Office: 275 Fitzpatrick Hall

Education

Ph.D., Cornell University, 1987

M.S., Cornell University, 1983

B.S., EE & Comp. E University of Michigan, 1981

Biography

Tom Fuja received his undergraduate education at the University of Michigan, graduating with a B.S.E.E. and a B.S.Comp.E. in 1981. He subsequently attended Cornell University, where he received the M.Eng. and Ph.D. degrees in electrical engineering in 1983 and 1987, respectively. Since 1998 Prof. Fuja has been a member of the faculty of the University of Notre Dame in South Bend, IN, where he is currently a professor and Chair of the Department of Electrical Engineering. Previously, from 1987 to 1998, Fuja was on the faculty of the University of Maryland in College Park, MD. In addition, Prof. Fuja served as Program Director for Communications Research at the U.S. National Science Foundation in 1997 and 1998. Prof. Fuja has been very active in the IEEE Information Theory Society, serving in a variety of roles on its Board of Governors from 1988 to 2004 and as its President in 2002. He also served as Associate Editor at Large of IEEE Transactions on Information Theory from 1998 to 2001.

Summary of Activities/Interests

Prof. Fuja research addresses reliable communication over inherently unreliable and/or constrained communication links. He has recently focused his research on the changing role that channel codes play in the context of wireless networks, i.e., to not only provide physical-layer robustness but also to interact with
relaying and network coding architectures to maximize efficiency and performance.

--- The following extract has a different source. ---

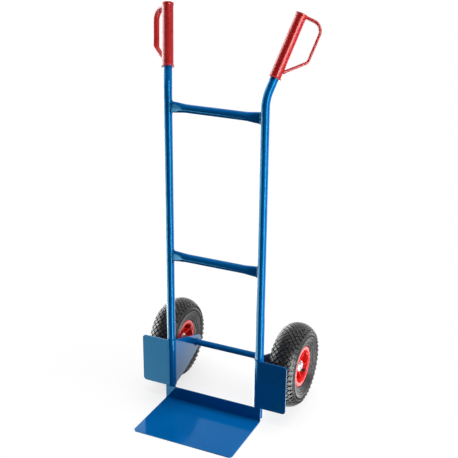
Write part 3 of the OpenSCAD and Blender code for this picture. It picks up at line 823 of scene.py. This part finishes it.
def tyre(side, label):
    wall = tyre_wall_outline()
    crown = [(*crown_point(a), 0.0) for a in range(tread_edge - 4, -tread_edge, -4)]
    half_lining = [(-0.0285, 0.0590, 0.001), (-0.0240, 0.0560, 0.002), (-0.0355, 0.0930, 0.004),
                   (-0.0290, 0.1120, 0.006)]
    lining = half_lining + [(0.0, 0.1205, 0.010)] + mirrored(half_lining)
    outline = list(reversed(wall)) + crown + [(-a, r, ease) for a, r, ease in wall] + lining
    carcass = lathe("carcass", side, outline, (wheel_x, axle_y, axle_z), 144, rubber)
    pitch = 2 * math.pi * tyre_r / block_rows
    half_block = pitch / 2 - groove / 2 * math.sqrt(2)
    lug_gap = pitch / 2 * (block_columns + 1) - 0.0035
    shared = dict(Rows=block_rows, Tyre_Radius=tyre_r, Crown_Radius=crown_r,
                  Centre=wheel_centre(side), Material=tread_rubber)
    blocks = grow(diamond_tread, "blocks", bpy.data.meshes.new("seed"), angle=25.0, Columns=block_columns,
                  Column_Pitch=pitch / 2, Half_Across=half_block, Half_Round=half_block,
                  Block_Height=block_h, Stagger=0.0, **shared)
    lugs = grow(diamond_tread, "lugs", bpy.data.meshes.new("seed"), angle=25.0, Columns=2,
                Column_Pitch=lug_gap, Half_Across=half_block - 0.0018, Half_Round=half_block - 0.0004,
                Block_Height=block_h * 0.8, Stagger=0.5, **shared)
    flutes = []
    for face in (side, -side):
        flute = prism("flute", [(0.0418, 0.0942), (0.0435, 0.0942), (0.0435, 0.0996), (0.0415, 0.0996)],
                      -0.0006, 0.0006, 0.0003)
        flutes.append(grow(ring_of_copies, "flutes", handed(flute, face), Copies=144, First_Angle=0.0,
                           Step_Angle=math.pi / 72, Centre=wheel_centre(side), Material=rubber))
    piece = join(label + "_pneumatic_tyre", carcass, blocks, lugs, *flutes)
    return place_piece(piece, label + "_wheel", "tyre_rubber", label + "_tyre")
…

Elements of his current research include design of capacity-approaching channel codes (e.g., LDPC and fountain codes) well-suited to wireless networks, techniques for cooperative diversity based on channel coding methodologies, the capacity of wireless erasure networks, and the design and analysis of iterative-decoded communication systems operating at very low bit and frame error rates.